Skyler Xie

Place of study and ideas: Skyler Xie will have access to the Turing offices in the British Library

A PhD student at Warwick Business School has been accepted on to the highly competitive Turing Enrichment Scheme at The Alan Turing Institute - the UK’s national institute for data science and artificial intelligence.  

The Enrichment Scheme offers Skyler Xie the opportunity to conduct research in conjunction with The Alan Turing Institute. The scheme has also granted Skyler a funding package of approximately £12,000, fostering his PhD research agenda and collaborations with both Turing fellows and other researchers within the Turing network.

Enhancing quantitative modelling with complex data

Skyler will be affiliated with the Finance and Economics Group at the Turing Institute, where he will further develop his research into quantitative modelling for economic and behavioural data, particularly for complex panel data 

Skyler explained: “The complexity of modern datasets is that they often have multiple dimensions of variables and are updated frequently over time. For example, consider the transaction data from a global bank or an international company, which records numerous variables like price, product, volume, and perhaps other market indicators many times per day.  

Similarly, transport and telecommunications data contain extensive details about direction, destination, duration, and type of data transferred.” 

The objective of Skyler’s research is to enhance quantitative models that can handle this complexity and provide valuable insights into the underlying economic and behavioural phenomena. To achieve this goal, the doctoral student is combining econometrics with machine learning techniques to improve both the reliability and robustness of the models.

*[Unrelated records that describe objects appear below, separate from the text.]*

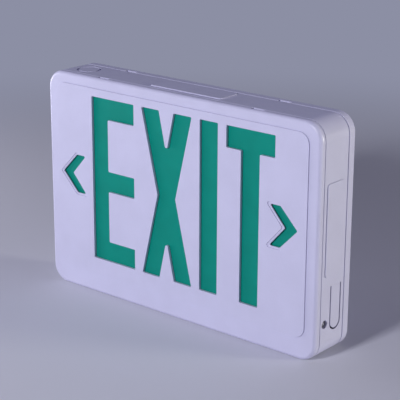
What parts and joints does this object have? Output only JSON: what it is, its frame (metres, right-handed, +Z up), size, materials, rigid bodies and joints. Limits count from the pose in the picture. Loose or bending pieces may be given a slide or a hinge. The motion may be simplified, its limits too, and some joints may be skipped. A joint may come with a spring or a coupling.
{
  "type": "emergency exit light",
  "caption": "Flat white wall-mounted exit sign with a stencilled legend over a green panel, two direction chevrons, battery back-up inside and a push-to-test tab.",
  "frame": {"origin": "middle of the housing's underside, centred in width and depth", "axes": "+Z up, the legend faces -Y, the test tab is on the +X end"},
  "size_m": [0.3066, 0.0486, 0.2048],
  "materials": {
    "front_cover": "moulded ABS, light satin gloss",
    "green_panel": "translucent green acrylic sheet",
    "diffuser_sheet": "opal acrylic sheet",
    "housing_frame": "moulded ABS, light satin gloss",
    "back_cover": "moulded ABS, light satin gloss",
    "test_tab": "moulded ABS, light satin gloss",
    "side_board": "green solder mask",
    "switch_body": "black moulded case",
    "switch_plunger": "natural nylon",
    "charge_lamp": "water-clear epoxy, smoked in the hole",
    "lamp_holder": "dark nylon",
    "reflector": "white moulded tray",
    "light_bar_lower": "white-masked metal-core board",
    "light_bar_upper": "white-masked metal-core board",
    "emitters_lower": "white case with yellow phosphor",
    "emitters_upper": "white case with yellow phosphor",
    "reflector_screws": "zinc plated",
    "bar_screws": "zinc plated",
    "main_board": "green solder mask",
    "board_screws": "zinc plated",
    "capacitors": "dark sleeve, bare aluminium top",
    "relay": "blue case",
    "control_chip": "black epoxy with tinned legs",
    "terminal_block": "green nylon",
    "terminal_screws": "nickel plated",
    "board_headers": "natural nylon",
    "transformer_core": "varnished laminations",
    "transformer_coil": "yellow tape over copper",
    "transformer_bracket": "zinc plated",
    "transformer_screws": "zinc plated",
    "battery_cells": "nickel-plated cans",
    "battery_wrap": "blue shrink sleeve",
    "battery_strap": "moulded ABS",
    "strap_screws": "zinc plated",
    "battery_lead": "PVC insulated pair",
    "bar_lead": "PVC insulated pair",
    "side_lead": "PVC insulated pair"
  },
  "bodies": {
    "housing": {"front_cover": "front_cover", "green_panel": "green_panel", "diffuser_sheet": "diffuser_sheet", "housing_frame": "housing_frame", "back_cover": "back_cover", "side_board": "side_board", "switch_body": "switch_body", "charge_lamp": "charge_lamp", "lamp_holder": "lamp_holder", "reflector": "reflector", "light_bar_lower": "light_bar_lower", "light_bar_upper": "light_bar_upper", "emitters_lower": "emitters_lower", "emitters_upper": "emitters_upper", "reflector_screws": "reflector_screws", "bar_screws": "bar_screws", "main_board": "main_board", "board_screws": "board_screws", "capacitors": "capacitors", "relay": "relay", "control_chip": "control_chip", "terminal_block": "terminal_block", "terminal_screws": "terminal_screws", "board_headers": "board_headers", "transformer_core": "transformer_core", "transformer_coil": "transformer_coil", "transformer_bracket": "transformer_bracket", "transformer_screws": "transformer_screws", "battery_cells": "battery_cells", "battery_wrap": "battery_wrap", "battery_strap": "battery_strap", "strap_screws": "strap_screws", "battery_lead": "battery_lead", "bar_lead": "bar_lead", "side_lead": "side_lead"},
    "test_tab": {"test_tab": "test_tab"},
    "plunger": {"switch_plunger": "switch_plunger"}
  },
  "joints": [
    {"name": "test_tab_hinge", "type": "hinge", "parent": "housing", "child": "test_tab", "pos_m": [0.1525, 0.00325, 0.0634], "axis": [0, 1, 0], "range_deg": [0, 3.5], "stiffness_Nm_per_rad": 0.84},
    {"name": "plunger_slide", "type": "slide", "parent": "housing", "child": "plunger", "axis": [-1, 0, 0], "range_m": [0, 0.002]}
  ],
  "couplings": [
    {"joint": "plunger_slide", "follows": "test_tab_hinge", "m_per_rad": 0.0312}
  ]
}
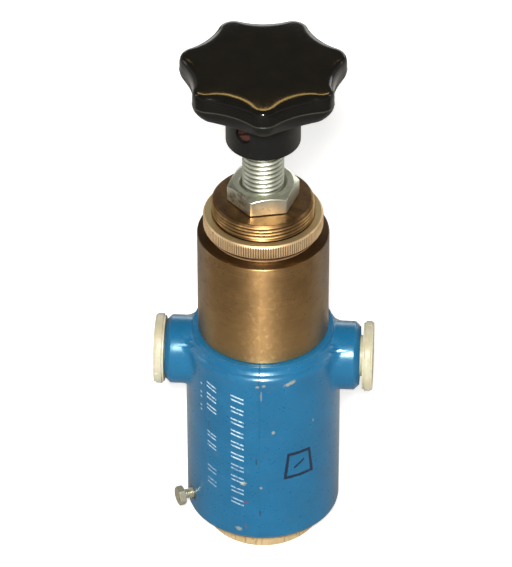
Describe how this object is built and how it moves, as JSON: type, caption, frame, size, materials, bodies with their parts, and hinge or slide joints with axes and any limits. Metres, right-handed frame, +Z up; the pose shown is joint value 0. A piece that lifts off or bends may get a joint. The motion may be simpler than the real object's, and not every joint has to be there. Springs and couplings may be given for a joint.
{
  "type": "flow control valve",
  "caption": "Upright hand-set flow control valve: round painted body with two side ports, bronze spring housing, threaded cap with lock ring, spindle with locknut and a lobed star knob.",
  "frame": {"origin": "centre of the bottom plug's lower face, on the spindle axis", "axes": "+Z up along the spindle towards the knob, +X out of the outlet port, -X out of the inlet port"},
  "size_m": [0.084, 0.0612, 0.2172],
  "materials": {
    "blue_paint": "semi-gloss paint over steel",
    "bronze": "satin, turned",
    "dark_bronze": "tarnished, turned",
    "ring_brass": "satin, knurled",
    "plug_brass": "turned, lightly stained",
    "zinc_steel": "zinc plated",
    "yellow_zinc": "yellow passivated zinc",
    "bright_steel": "ground",
    "spring_steel": "oiled",
    "rusty_steel": "rusted",
    "black_phenolic": "gloss top, matt underside",
    "ivory_plastic": "translucent polyethylene",
    "black_rubber": "matt"
  },
  "bodies": {
    "housing": {"valve_body": "blue_paint", "spring_bonnet": "bronze", "bonnet_cap": "dark_bronze", "bottom_plug": "plug_brass", "plug_seal": "black_rubber", "bonnet_seal": "black_rubber", "seat_ring": "bright_steel", "seat_seal": "black_rubber", "guide_bush": "bronze", "rod_seal": "black_rubber", "return_spring": "spring_steel", "compensator_spring": "spring_steel"},
    "compensator": {"compensator_piston": "bright_steel", "piston_seal": "black_rubber"},
    "plunger_unit": {"throttle_plunger": "bright_steel", "spring_plate": "zinc_steel", "thrust_ball": "bright_steel", "plate_retaining_ring": "spring_steel"},
    "spindle_unit": {"spindle": "zinc_steel", "star_knob": "black_phenolic", "knob_insert": "plug_brass", "knob_grub_screw": "rusty_steel"},
    "locknut_unit": {"spindle_locknut": "zinc_steel"},
    "ring_unit": {"lock_ring": "ring_brass"},
    "inlet_plug_unit": {"inlet_port_plug": "ivory_plastic"},
    "outlet_plug_unit": {"outlet_port_plug": "ivory_plastic"},
    "lock_screw_unit": {"plug_lock_screw": "yellow_zinc"}
  },
  "joints": [
    {"name": "plunger_slide", "type": "slide", "parent": "housing", "child": "plunger_unit", "axis": [0, 0, 1], "range_m": [-0.006, 0.004], "deforming": ["return_spring"]},
    {"name": "spindle_turn", "type": "hinge", "parent": "plunger_unit", "child": "spindle_unit", "pos_m": [0, 0, 0.182], "axis": [0, 0, 1], "range_deg": [-1080, 720]},
    {"name": "compensator_slide", "type": "slide", "parent": "housing", "child": "compensator", "axis": [0, 0, 1], "range_m": [-0.004, 0.004], "stiffness_N_per_m": 1500, "deforming": ["compensator_spring"]},
    {"name": "locknut_turn", "type": "hinge", "parent": "housing", "child": "locknut_unit", "pos_m": [0, 0, 0.1594], "axis": [0, 0, 1], "range_deg": [0, 60]},
    {"name": "lock_ring_turn", "type": "hinge", "parent": "housing", "child": "ring_unit", "pos_m": [0, 0, 0.1445], "axis": [0, 0, 1], "range_deg": [0, 30]},
    {"name": "inlet_plug_pull", "type": "slide", "parent": "housing", "child": "inlet_plug_unit", "axis": [-1, 0, 0], "range_m": [0, 0.02]},
    {"name": "outlet_plug_pull", "type": "slide", "parent": "housing", "child": "outlet_plug_unit", "axis": [1, 0, 0], "range_m": [0, 0.02]},
    {"name": "lock_screw_travel", "type": "slide", "parent": "housing", "child": "lock_screw_unit", "axis": [-0.9063, -0.4226, 0], "range_m": [-0.0015, 0.004]}
  ],
  "couplings": [
    {"joint": "spindle_turn", "follows": "plunger_slide", "rad_per_m": 3141.6}
  ]
}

Addressing empirical questions through rigorous analysis 

Building on collaborations with industrial companies and non-profit organisations, Skyler is investigating the dynamics of behaviour and decision-making processes within these entities 

In doing so, he has sought to answer several key questions: How do individual-level behaviours influence organisational performance? How can the performance of frontline workers be enhanced in a competitive setting? And what are the consequences of unequal productivity distribution among workers in the labour market? 

In his current research, Skyler has used large-scale transaction data, encompassing more than 15 million longitudinal observations of frontline workers in the industrial market. Building on the multi-dimensional and time series structure of the data, the key step is to develop robust inference models that can help to investigate the dynamic behaviours of frontline workers over time. 

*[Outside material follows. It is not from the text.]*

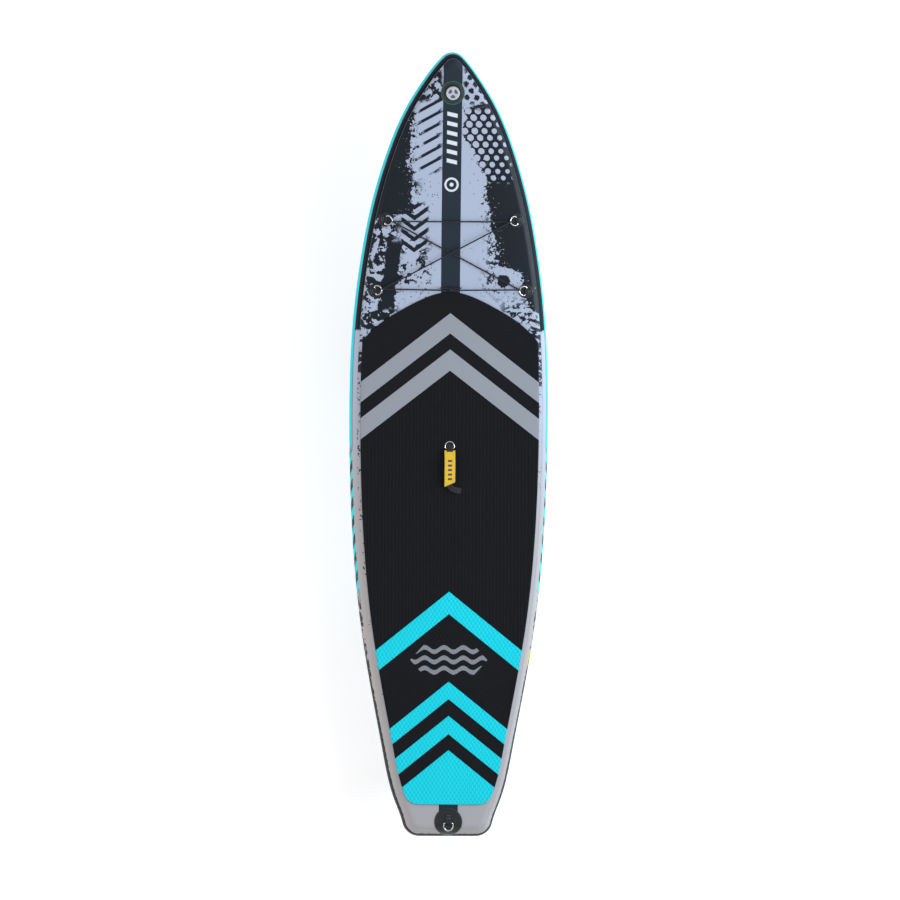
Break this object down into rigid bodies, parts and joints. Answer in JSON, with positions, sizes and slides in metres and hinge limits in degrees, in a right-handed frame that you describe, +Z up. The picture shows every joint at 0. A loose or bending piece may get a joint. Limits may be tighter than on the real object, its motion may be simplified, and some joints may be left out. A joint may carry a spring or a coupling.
{
  "type": "inflatable stand up paddleboard",
  "caption": "Inflatable stand up paddleboard with a chevron traction pad, bungee lacing, carry handle, inflation valve, leash ring and fins.",
  "frame": {"origin": "centre of the flat middle of the hull underside, on the centreline half way along the board", "axes": "+Y to the nose, +X starboard, +Z up out of the deck"},
  "size_m": [0.8132, 3.2, 0.5211],
  "materials": {
    "deck_print": "satin",
    "bottom_print": "satin",
    "pvc_grey": "satin",
    "rail_print": "satin",
    "yarn": "matte",
    "eva_turquoise": "matte",
    "eva_grey": "matte",
    "eva_black": "matte",
    "pvc_black": "satin",
    "stainless": "polished",
    "webbing_black": "matte",
    "neoprene_yellow": "matte",
    "cord_black": "matte",
    "valve_plastic": "satin",
    "valve_white": "satin",
    "seal_rubber": "matte",
    "steel_small": "satin",
    "fin_box_plastic": "satin",
    "fin_plastic": "satin"
  },
  "bodies": {
    "board": {"bottom_skin": "bottom_print", "bungee_cord": "cord_black", "bungee_knot": "cord_black", "bungee_patch_front_port": "pvc_black", "bungee_patch_front_starboard": "pvc_black", "bungee_patch_rear_port": "pvc_black", "bungee_patch_rear_starboard": "pvc_black", "bungee_tab_front_port": "webbing_black", "bungee_tab_front_starboard": "webbing_black", "bungee_tab_rear_port": "webbing_black", "bungee_tab_rear_starboard": "webbing_black", "deck_skin": "deck_print", "drop_stitch_yarns": "yarn", "fin_box": "fin_box_plastic", "handle_foot_front": "pvc_black", "handle_foot_rear": "pvc_black", "handle_sleeve": "neoprene_yellow", "handle_webbing": "webbing_black", "leash_patch": "pvc_black", "leash_tab": "webbing_black", "pad_backing": "eva_black", "pad_chevron_black_front": "eva_black", "pad_chevron_black_mid": "eva_black", "pad_chevron_black_rear": "eva_black", "pad_chevron_grey_front": "eva_grey", "pad_chevron_grey_rear": "eva_grey", "pad_chevron_turquoise_front": "eva_turquoise", "pad_chevron_turquoise_mid": "eva_turquoise", "pad_chevron_turquoise_rear": "eva_turquoise", "pad_emblem_panel": "eva_black", "pad_main_grooved": "eva_black", "pad_nose_black": "eva_black", "pad_tail_turquoise": "eva_turquoise", "rail_band_port": "rail_print", "rail_band_starboard": "rail_print", "rail_wall_port": "pvc_grey", "rail_wall_starboard": "pvc_grey", "side_fin_port": "fin_plastic", "side_fin_starboard": "fin_plastic", "valve_body": "valve_plastic", "valve_nut": "valve_plastic", "valve_patch": "pvc_black", "valve_spring": "steel_small"},
    "fin": {"fin_blade": "fin_plastic", "fin_pin": "steel_small", "fin_nut_plate": "steel_small"},
    "valve_seal_lift": {"valve_cap_seal": "seal_rubber"},
    "valve_cap": {"valve_cap": "valve_white"},
    "valve_plunger": {"valve_plunger": "valve_plastic"},
    "leash_ring": {"leash_ring": "stainless"},
    "handle_ring": {"handle_ring": "stainless"},
    "fin_screw": {"fin_screw": "steel_small"},
    "bungee_ring_front_port": {"bungee_ring_front_port": "stainless"},
    "bungee_ring_front_starboard": {"bungee_ring_front_starboard": "stainless"},
    "bungee_ring_rear_port": {"bungee_ring_rear_port": "stainless"},
    "bungee_ring_rear_starboard": {"bungee_ring_rear_starboard": "stainless"}
  },
  "joints": [
    {"name": "bungee_ring_front_port_swing", "type": "hinge", "parent": "board", "child": "bungee_ring_front_port", "pos_m": [-0.268, 0.91532, 0.19517], "axis": [-0.225, -0.9686, -0.1056], "range_deg": [-8, 100], "deforming": ["bungee_cord"]},
    {"name": "bungee_ring_front_starboard_swing", "type": "hinge", "parent": "board", "child": "bungee_ring_front_starboard", "pos_m": [0.268, 0.91532, 0.19517], "axis": [-0.225, 0.9686, 0.1056], "range_deg": [-8, 100], "deforming": ["bungee_cord"]},
    {"name": "bungee_ring_rear_port_swing", "type": "hinge", "parent": "board", "child": "bungee_ring_rear_port", "pos_m": [-0.308, 0.62659, 0.1701], "axis": [0.225, -0.9723, -0.063], "range_deg": [-8, 100], "deforming": ["bungee_cord"]},
    {"name": "bungee_ring_rear_starboard_swing", "type": "hinge", "parent": "board", "child": "bungee_ring_rear_starboard", "pos_m": [0.308, 0.62659, 0.1701], "axis": [0.225, 0.9723, 0.063], "range_deg": [-8, 100], "deforming": ["bungee_cord"]},
    {"name": "leash_ring_swing", "type": "hinge", "parent": "board", "child": "leash_ring", "pos_m": [0, -1.54541, 0.17847], "axis": [-1, 0, 0], "range_deg": [0, 150]},
    {"name": "handle_ring_swing", "type": "hinge", "parent": "board", "child": "handle_ring", "pos_m": [0, -0.016, 0.1594], "axis": [1, 0, 0], "range_deg": [0, 85]},
    {"name": "valve_cap_lift", "type": "slide", "parent": "board", "child": "valve_seal_lift", "axis": [0, -0.1866, 0.9824], "range_m": [0, 0.06]},
    {"name": "valve_cap_twist", "type": "hinge", "parent": "valve_seal_lift", "child": "valve_cap", "pos_m": [0, 1.43151, 0.27391], "axis": [0, -0.1866, 0.9824], "continuous": true},
    {"name": "valve_plunger_press", "type": "slide", "parent": "board", "child": "valve_plunger", "axis": [0, 0.1866, -0.9824], "range_m": [0, 0.005], "stiffness_N_per_m": 900, "springref_m": -0.002, "deforming": ["valve_spring"]},
    {"name": "fin_slide", "type": "slide", "parent": "board", "child": "fin", "axis": [0, 1, 0], "range_m": [-0.03, 0.045]},
    {"name": "fin_screw_turn", "type": "hinge", "parent": "fin", "child": "fin_screw", "pos_m": [0, -1.139, -0.025], "axis": [0, 0, -1], "continuous": true}
  ]
}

Providing actionable insights

Through econometric modelling and machine learning simulations, Skyler’s analysis revealed that high-performing workers not only strengthen overall organisational performance but also continually fuel their own motivation to attain superior results.

Interestingly, the results show that what truly impacts other workers in the organisation is the frequency with which different individuals rise to the top. A dynamic leadership based on a frequent turnover of high achievers rather than on a single dominant individual can effectively lift the performance of the entire team. 

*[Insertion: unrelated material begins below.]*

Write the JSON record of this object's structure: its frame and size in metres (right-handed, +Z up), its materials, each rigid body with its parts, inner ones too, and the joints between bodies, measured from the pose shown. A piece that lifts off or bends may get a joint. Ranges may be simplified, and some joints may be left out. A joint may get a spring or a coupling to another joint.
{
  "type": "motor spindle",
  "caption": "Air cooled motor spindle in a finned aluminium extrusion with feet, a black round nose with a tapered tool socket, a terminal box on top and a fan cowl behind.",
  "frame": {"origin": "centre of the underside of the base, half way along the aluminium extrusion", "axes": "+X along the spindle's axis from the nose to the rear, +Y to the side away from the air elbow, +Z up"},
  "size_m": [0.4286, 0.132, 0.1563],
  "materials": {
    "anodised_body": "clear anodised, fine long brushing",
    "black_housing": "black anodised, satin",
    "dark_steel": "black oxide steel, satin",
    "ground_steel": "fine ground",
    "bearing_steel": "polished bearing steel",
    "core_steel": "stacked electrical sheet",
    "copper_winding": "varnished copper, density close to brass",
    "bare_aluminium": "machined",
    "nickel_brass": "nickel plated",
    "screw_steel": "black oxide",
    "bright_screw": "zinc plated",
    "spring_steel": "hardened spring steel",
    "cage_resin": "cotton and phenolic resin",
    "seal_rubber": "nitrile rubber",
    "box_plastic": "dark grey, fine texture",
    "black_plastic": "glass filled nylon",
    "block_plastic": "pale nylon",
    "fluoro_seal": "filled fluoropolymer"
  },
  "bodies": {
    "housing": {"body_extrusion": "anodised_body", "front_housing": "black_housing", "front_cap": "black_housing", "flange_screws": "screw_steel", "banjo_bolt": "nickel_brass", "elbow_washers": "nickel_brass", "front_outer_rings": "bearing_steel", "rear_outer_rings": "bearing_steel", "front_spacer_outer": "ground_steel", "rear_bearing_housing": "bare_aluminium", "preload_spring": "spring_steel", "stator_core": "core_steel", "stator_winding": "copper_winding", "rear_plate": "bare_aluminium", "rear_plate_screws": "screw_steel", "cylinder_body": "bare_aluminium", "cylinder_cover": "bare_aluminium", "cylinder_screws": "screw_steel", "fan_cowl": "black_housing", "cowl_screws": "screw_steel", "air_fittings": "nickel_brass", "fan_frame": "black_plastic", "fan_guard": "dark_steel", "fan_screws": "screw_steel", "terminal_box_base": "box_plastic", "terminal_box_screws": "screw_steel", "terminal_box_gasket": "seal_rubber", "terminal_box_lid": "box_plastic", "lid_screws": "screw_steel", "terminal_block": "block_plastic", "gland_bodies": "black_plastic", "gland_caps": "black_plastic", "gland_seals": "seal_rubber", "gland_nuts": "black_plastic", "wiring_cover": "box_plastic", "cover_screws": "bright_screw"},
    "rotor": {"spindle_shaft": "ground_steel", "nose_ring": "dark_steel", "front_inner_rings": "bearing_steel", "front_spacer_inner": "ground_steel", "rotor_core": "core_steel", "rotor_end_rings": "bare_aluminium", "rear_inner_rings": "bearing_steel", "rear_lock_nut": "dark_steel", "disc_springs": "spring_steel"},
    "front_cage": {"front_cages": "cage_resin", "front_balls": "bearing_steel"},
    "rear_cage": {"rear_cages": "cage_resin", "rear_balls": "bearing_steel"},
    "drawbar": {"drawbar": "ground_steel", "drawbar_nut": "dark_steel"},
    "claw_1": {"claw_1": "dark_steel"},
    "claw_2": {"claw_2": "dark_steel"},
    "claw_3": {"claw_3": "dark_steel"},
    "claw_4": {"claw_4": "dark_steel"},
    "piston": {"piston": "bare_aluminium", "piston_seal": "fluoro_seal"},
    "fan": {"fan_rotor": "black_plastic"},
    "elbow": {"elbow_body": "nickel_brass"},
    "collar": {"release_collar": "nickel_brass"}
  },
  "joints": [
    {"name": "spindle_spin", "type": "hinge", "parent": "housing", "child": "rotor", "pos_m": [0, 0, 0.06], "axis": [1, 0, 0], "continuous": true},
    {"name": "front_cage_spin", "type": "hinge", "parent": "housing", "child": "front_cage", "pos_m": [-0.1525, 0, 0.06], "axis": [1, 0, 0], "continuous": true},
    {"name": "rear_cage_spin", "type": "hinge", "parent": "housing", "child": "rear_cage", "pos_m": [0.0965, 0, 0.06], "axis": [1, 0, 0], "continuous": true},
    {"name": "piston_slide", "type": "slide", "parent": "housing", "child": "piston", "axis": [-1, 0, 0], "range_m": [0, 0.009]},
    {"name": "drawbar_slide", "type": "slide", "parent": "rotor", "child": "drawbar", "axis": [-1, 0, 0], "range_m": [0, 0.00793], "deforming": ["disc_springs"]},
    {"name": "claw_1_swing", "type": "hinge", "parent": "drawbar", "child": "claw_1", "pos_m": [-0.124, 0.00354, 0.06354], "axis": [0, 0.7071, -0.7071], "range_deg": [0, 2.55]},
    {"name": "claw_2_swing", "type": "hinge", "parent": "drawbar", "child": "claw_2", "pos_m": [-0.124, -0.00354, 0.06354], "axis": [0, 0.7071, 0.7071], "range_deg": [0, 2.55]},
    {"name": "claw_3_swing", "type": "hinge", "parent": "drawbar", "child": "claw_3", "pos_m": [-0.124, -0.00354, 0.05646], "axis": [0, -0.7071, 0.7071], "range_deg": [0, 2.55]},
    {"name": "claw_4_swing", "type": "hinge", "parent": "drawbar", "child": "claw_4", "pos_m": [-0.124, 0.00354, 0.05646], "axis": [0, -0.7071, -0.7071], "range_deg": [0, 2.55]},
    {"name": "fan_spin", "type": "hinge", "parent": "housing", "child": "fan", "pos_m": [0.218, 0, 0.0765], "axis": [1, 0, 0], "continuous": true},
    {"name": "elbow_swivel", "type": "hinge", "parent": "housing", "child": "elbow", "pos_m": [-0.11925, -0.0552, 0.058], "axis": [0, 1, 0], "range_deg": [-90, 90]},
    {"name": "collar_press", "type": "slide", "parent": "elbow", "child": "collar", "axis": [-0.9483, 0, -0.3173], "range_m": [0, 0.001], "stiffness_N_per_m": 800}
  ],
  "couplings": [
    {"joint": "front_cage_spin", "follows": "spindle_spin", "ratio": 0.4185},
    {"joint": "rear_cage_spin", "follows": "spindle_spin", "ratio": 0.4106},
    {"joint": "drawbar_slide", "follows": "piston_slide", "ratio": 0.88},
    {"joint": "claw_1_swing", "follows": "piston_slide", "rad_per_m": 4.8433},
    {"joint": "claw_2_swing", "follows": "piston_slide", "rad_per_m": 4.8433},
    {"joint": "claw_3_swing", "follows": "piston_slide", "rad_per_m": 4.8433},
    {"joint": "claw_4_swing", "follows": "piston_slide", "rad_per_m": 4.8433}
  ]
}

However, promotion is not without its downsides. When frontline workers reach peak performance, they often fall into the paradox of ‘exploration versus replication. These workers, especially those who have recently experienced being at the top, tend to adopt a more conservative approach, choosing to replicate what has previously worked for them.  

At the other end of the scale, Skyler's recent research shows that low-performing workers can 'nudge' their peers to improve. This is attributed to the phenomenon of ‘last-place aversion’, where individuals strive to avoid being at the bottom. 

“The incentive for workers in organisations isn’t always monetary reward,” Skyler explained.

“Rather than dismissing or overlooking low performers, companies should focus on enhancing their performance. Their progress can have a significant effect on improving the performance of their peers.”

The doctoral programmes offered by Warwick Business School provide an environment for students to flourish and develop as independent researchers. 

The University of Warwick is one of the founding partners of The Alan Turing Institute.